User Guide

Setup

ApproximateGPs builds on top of AbstractGPs.jl, so all of its features are reexported automatically by ApproximateGPs.

using ApproximateGPs, Random
rnd = MersenneTwister(1453)  # set a random seed

First, we construct a prior Gaussian process with a Matern-3/2 kernel and zero mean function, and sample some data. More exotic kernels can be constructed using KernelFunctions.jl.

f = GP(Matern32Kernel())

x = rand(rng, 100)
fx = f(x, 0.1)  # Observe the GP with Gaussian observation noise (σ² = 0.1)
y = rand(rng, f(x))  # Sample from the GP prior at x

The exact GP posterior

The exact posterior of f conditioned on y at inputs x is given by

exact_posterior = posterior(fx, y)

Constructing a sparse approximation

To construct a sparse approximation to the exact posterior, we first need to select some inducing inputs. In this case, we simply pick a subset of the training data, but more sophisticated schemes for inducing point selection are provided in InducingPoints.jl.

M = 15  # The number of inducing points
z = x[1:M]

The inducing inputs z imply some latent function values u = f(z), sometimes called pseudo-points. The SparseVariationalApproximation specifies a distribution q(u) over the pseudo-points. In the case of GP regression, the optimal form for q(u) is a multivariate Gaussian, which is the only form of q currently supported by this package.

using Distributions, LinearAlgebra
q = MvNormal(zeros(length(z)), I)

Finally, we pass our q along with the inputs f(z) to obtain an approximate posterior GP:

fz = f(z, 1e-6)  # 'observe' the process at z with some jitter for numerical stability 
approx = SparseVariationalApproximation(fz, q)  # Instantiate everything needed for the approximation

sva_posterior = posterior(approx)  # Create the approximate posterior

The Evidence Lower Bound (ELBO)

The approximate posterior constructed above will be a very poor approximation, since q was simply chosen to have zero mean and covariance I. A measure of the quality of the approximation is given by the ELBO. Optimising this term with respect to the parameters of q and the inducing input locations z will improve the approximation.

elbo(SparseVariationalApproximation(fz, q), fx, y)

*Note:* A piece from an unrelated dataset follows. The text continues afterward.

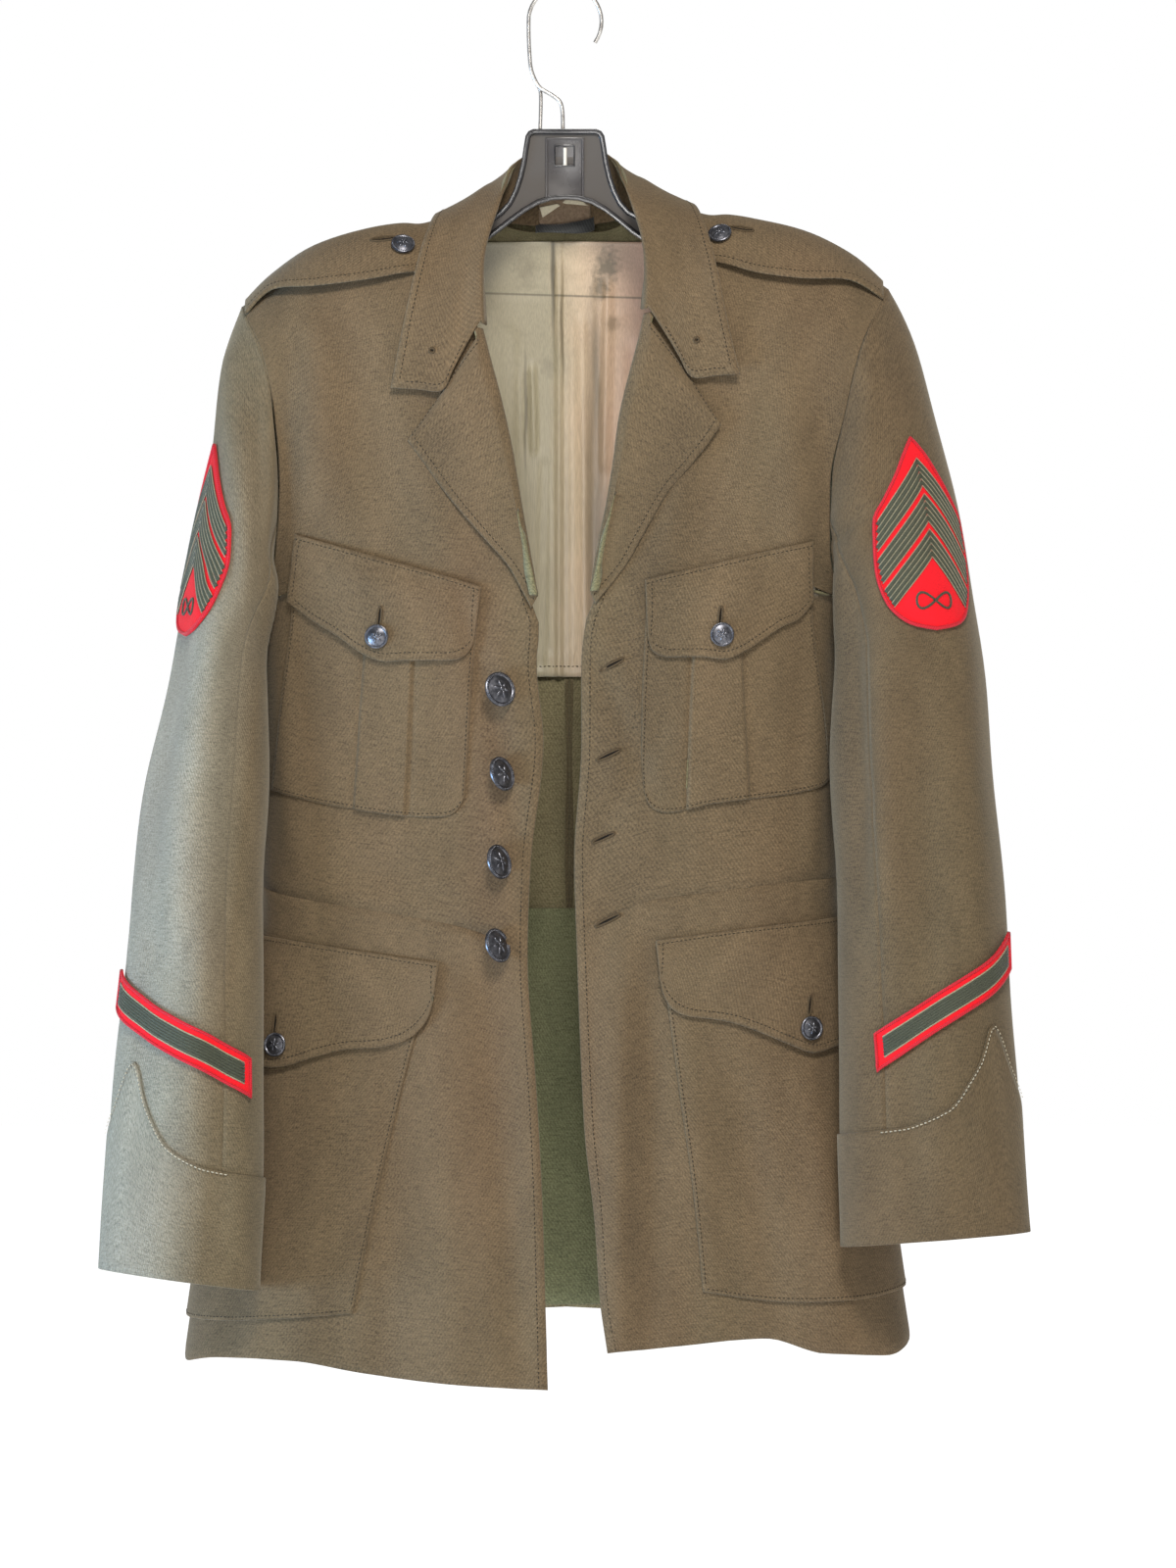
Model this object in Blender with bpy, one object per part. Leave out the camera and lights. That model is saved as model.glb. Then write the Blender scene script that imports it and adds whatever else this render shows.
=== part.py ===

A detailed example of how to carry out such optimisation is given in Regression: Sparse Variational Gaussian Process for Stochastic Optimisation with Flux.jl. For an example of non-conjugate inference, see Classification: Sparse Variational Approximation for Non-Conjugate Likelihoods with Optim's L-BFGS.

Available Parametrizations

Two parametrizations of q(u) are presently available: Centered and NonCentered. The Centered parametrization expresses q(u) directly in terms of its mean and covariance. The NonCentered parametrization instead parametrizes the mean and covariance of ε := cholesky(cov(u)).U' \ (u - mean(u)). These parametrizations are also known respectively as "Unwhitened" and "Whitened".

The choice of parametrization can have a substantial impact on the time it takes for ELBO optimization to converge, and which parametrization is better in a particular situation is not generally obvious. That being said, the NonCentered parametrization often converges in fewer iterations, so it is the default – it is what is used in all of the examples above.

If you require a particular parametrization, simply use the 3-argument version of the approximation constructor:

SparseVariationalApproximation(Centered(), fz, q)
SparseVariationalApproximation(NonCentered(), fz, q)

For a general discussion around these two parametrizations, see e.g. [Gorinova]. For a GP-specific discussion, see e.g. section 3.4 of [Paciorek].